On January 20, 1961, in the frigid cold in Washington, D.C., President John Kennedy made a declaration that signaled a change in America. “The rights of man come not from the generosity of the state,” he said, “but from the hands of God.” We are taught in history class Jim Crow laws ended with the Civil Rights Act of 1964 and the Voting Rights Act of 1965. While these acts brought an end to de jure discrimination, the sad fact is racism is still deeply and institutionally embedded in this nation. 

Jim Crow lives. He lives in our drug laws and our welfare policy. He lives in the minds of the citizens who sought to delegitimize this president by claiming he was born in Kenya. He lives in voter ID laws and racial profiling. Most of all, he lives in a vicious cycle of poverty that has caused unimaginable problems for minorities — a cycle that too many whites are blind to. 

Law enforcement is where our institutional racism is most evident. Blacks are over-represented in executions by about threefold. According to the Death Penalty Information Center, black convicts account for 35 percent of executions despite the fact they only make up 13 percent of the population. 

Human Rights Watch reports while whites and blacks use drugs at similar rates, blacks are incarcerated for drug offenses at nearly 10 times the rate of whites. According to a report by the Malcolm X Grassroots Movement’s “No More Trayvon Martins Campaign,” 120 blacks were killed by either law enforcement or in self-defense in the first half of 2012. Of those killed, 46 percent were not carrying a weapon. In 36 percent of the cases, it is still unclear whether or not they had a weapon. This leaves only 18 percent who were confirmed to be armed. 

According to Dylan Rattigan’s blog, black males have a one-in-three chance of spending time in jail at some point in their lifetimes. In 2010 the Sentencing Project reported 2.9 percent of blacks were incarcerated, as opposed to 0.7 percent of Hispanics and 0.4 percent of whites. The facts are clear. 

Institutional racism has evolved from segregation into a complex web of social structures and laws that makes it exceedingly difficult for minorities to succeed. Social mobility has decreased dramatically over the past few decades, making the cycle of poverty that perpetuates the struggle of minorities even harsher. 

In recent years states have taken aim at minorities. Many states passed voter ID laws which disproportionately affect minorities’ right to vote. In Florida, Gov. Rick Scott attempted to purge 180,000 people from the voting rolls before the election. The purge list had a disproportionately high number of minorities. This is the same governor who signed a law requiring welfare recipients to pass a drug test. The American Civil Liberties Union has called the drug test requirement unconstitutional, and courts have put a stay on the legislation. The Supreme Court struck down an Arizona law that would have forced anyone asked by police to provide proof of citizenship to comply.

We, as a nation, have never remedied the institutional racism that has been a part of this nation since its birth. Our generation has before it a moment of opportunity that it must make the most of. We must be the generation that gets it right. We must demand better. We must become socially conscious enough to see short comings of this nation. 

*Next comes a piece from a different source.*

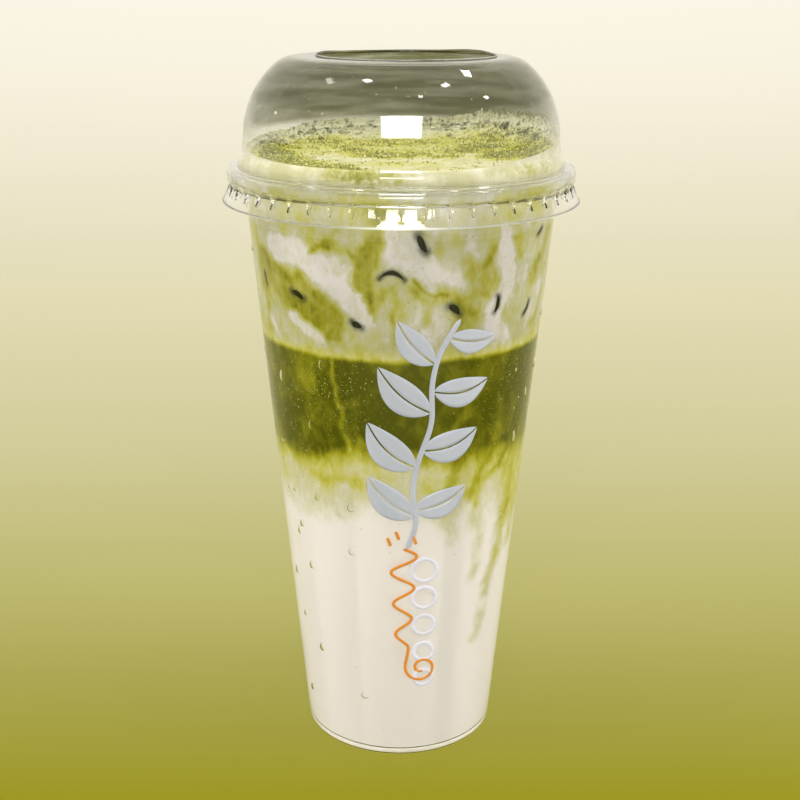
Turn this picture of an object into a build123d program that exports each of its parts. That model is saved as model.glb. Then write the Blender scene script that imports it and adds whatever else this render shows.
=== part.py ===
"""Iced matcha latte in a tall clear cup with a clear dome lid.

Millimetres, +Z up. The origin is the centre of the cup's foot, on the surface it stands on.
The cup, the lid and the layers of the drink are turned about Z. The lid's opening sits a little
off centre, its skirt has a ring of snap ribs, and the foam's top is a tilted dish.
"""

import os
from math import cos, pi, radians, sin, tan

from build123d import *

# Cup: a tapered tumbler with a curled rim, standing on a narrow foot ring.
CUP_HEIGHT = 171.2
CUP_FOOT_RADIUS = 28.3
CUP_TAPER_DEG = 5.33
CUP_WALL = 0.6
CUP_FLOOR = 0.8
FOOT_HEIGHT = 1.6
FOOT_WIDTH = 1.4
FOOT_ROUNDING = 0.4
RIM_CURL_RADIUS = 1.95
RIM_CURL_TURN_DEG = 250

# Lid: one formed sheet with an opening, a dome, a ring over the rim and a flared skirt.
LID_WALL = 0.45
LID_SEAT_GAP = 0.12
OPENING_RADIUS = 24.5
OPENING_OFFSET = 1.2
LIP_HEIGHT = 0.9
LIP_RUN = 0.9
FLAT_RADIUS = 32.0
TOP_ROUNDING = 8.0
DOME_HEIGHT = 29.4
SHOULDER_START = 7.9
DOME_FLARE = 0.4
STEP_WIDTH = 0.9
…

We are all citizens, we are all human beings and yet social injustice is all around us. I love America, but our nation has blood on its hands. Our efforts to correct societal injustice toward minorities must continue. The demons of our past continue to follow us, and we must be aware of them. 

Today I ask my readers not to fight for or against any particular law, but to be aware of the injustice that surrounds us. A doctor cannot mend a wound he or she does not look at, nor can a nation. We can only decide to do what is right when we see how what we are doing is wrong. As our generation comes into power, we must be aware of reality so we can truly put an end to injustice.